We had originally planned to spend the night in San Ignacio, the western Border town of Belize
before crossing over into Guatemala, but as we started to come in to the piers in Belize city, we changed our minds as what welcomed us was a bustling, colourful seafront, packed with people and with music blaring. Off the water taxi, we immediately found a sign directing us to the office that sold direct bus tickets to Flores in Guatemala and this sealed our decision as we had thought that we´d have to make a few bus changes to get there. So after checking into a cutie family run hotel, with the nicest granny ever (of course she was, this is Belize after all, everyone´s lovely!!) we heading back toward the harbour to find the lively waterfront. Unfortunately, Belize city had decieved us!! The waterfront is actually a gated ´tourist village´. It took us ages to find it and when we did we found out that to get in you had to leave you passport at the desk with security and have a full check. Out of curosity we complied and found ourselves in a mini Belize theme park full of American tourists just on an hour´s leave from the cruise ship we could see on the horizon. It
wasn´t nice and it was horrible to think it´s there and that your normal Belizean doesn´t seem to be allowed in. I had read earlier that these cruise ships are putting enormous strains on Belize´s natural resources and that a lot of Belizean´s aren´t happy with this. It reminded me of a conversation I´d had with one of the locals on the islands that Belizean´s are being led to believe that tourism is the answer to their problems, but how he didn´t think they needed to depend on it at all. I can emphatise.
The rest of Belize city was nice enough, a bit shabby in places but that was it´s charm. Again everyone was friendly and it´s nice for a stroll. The lady of the house told us that it can get a bit rough at night so we got a taxi there and back to the restaurant we were going to that night. The following morning we got to were the bus was leaving at 9am for the 9.30 am bus. But of course everything is extremely laid back in Belize so by 10.30 the bus still wasn´t there (like many´s an Irish bus). Finally at about
11 we got on the oldest bus in the world and headed for the border. Again the landsape was so impressive, sharp pointed peaked mountains, which really made me see how the Mayans decided to take this form for their temples (as explained to us by the lovely Alex on our tour round the Pyramids in Teotiochan outside Mexico city in what seems like years ago now); mist rising lazily from the rainforest after a heavy shower, just beautiful and the twin towns of San Ignacio and Santa Eleana seemed ripe for exploration (along with so many others I want to see in Belize, but they´ll have to keep for next time....).

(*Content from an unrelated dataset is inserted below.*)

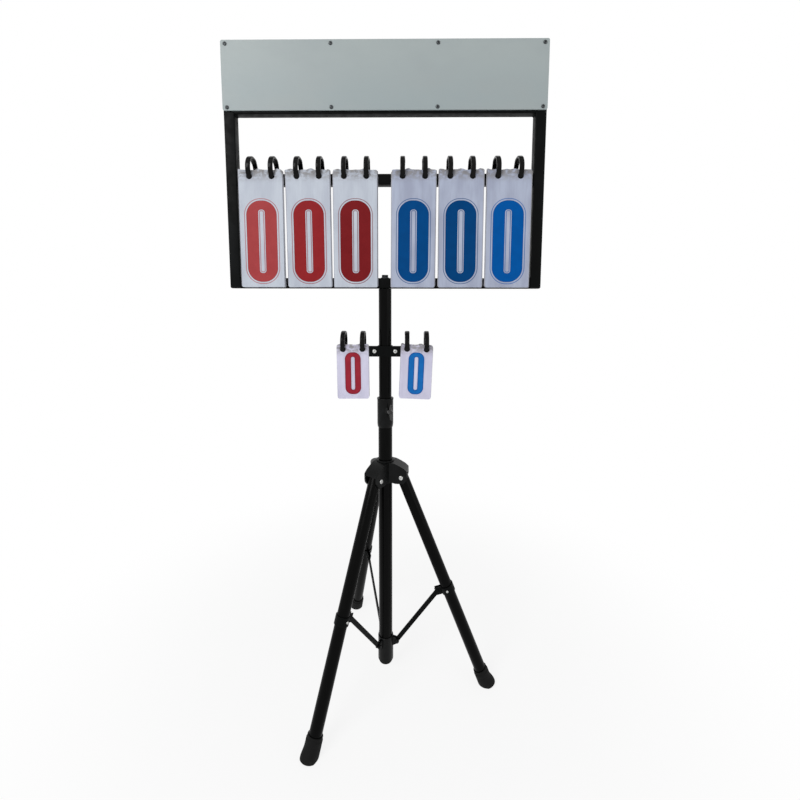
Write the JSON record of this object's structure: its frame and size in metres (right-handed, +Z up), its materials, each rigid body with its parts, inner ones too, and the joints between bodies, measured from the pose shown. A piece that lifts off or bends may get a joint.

Once across the border (me and Aoife for a minute thinking we´d totally lost the bus, but it was just parked a bit further away than expected) we had our first experience of Guatemala. Lots of rainforest, but a complete feeling that you´re back in a central american country, whereas Belize has a feeling of a Carribean island. We arrived in Flores about an hour and a half later. Flores is a litte island village sitting in Lake Peten Itza. A causeway links it with the maintown
of Santa Elena (same names popping up everywhere, we´re going to another San Pedro soon) and the general inhabitants of this twin town seem to live there. Flores is more of a tourist village in a way, it´s just full of handicraft shops, restaurants and hotels and hostels. Our hostel is great, it has a lake view. The lake is beautiful, with lots of little islands dotted in it. The village itself is built quite like Mont St Michel in Brittany (though not as dramatic) with a church on a high central ground and little cobbled streets slooping down to the shore away from it. I´ll definately be doing some swimming in the lake. There are brilliant restaurants here to as I was worried about being a veggie in Guatemala, but no probs so far.
Tomorrow we go to Tikal, the Mayan site I´ve being really looking forward to visiting.
(photos for this blog will have to come later unfortunately, computers are playing games with me again and I can´t seem to up load anywhere!)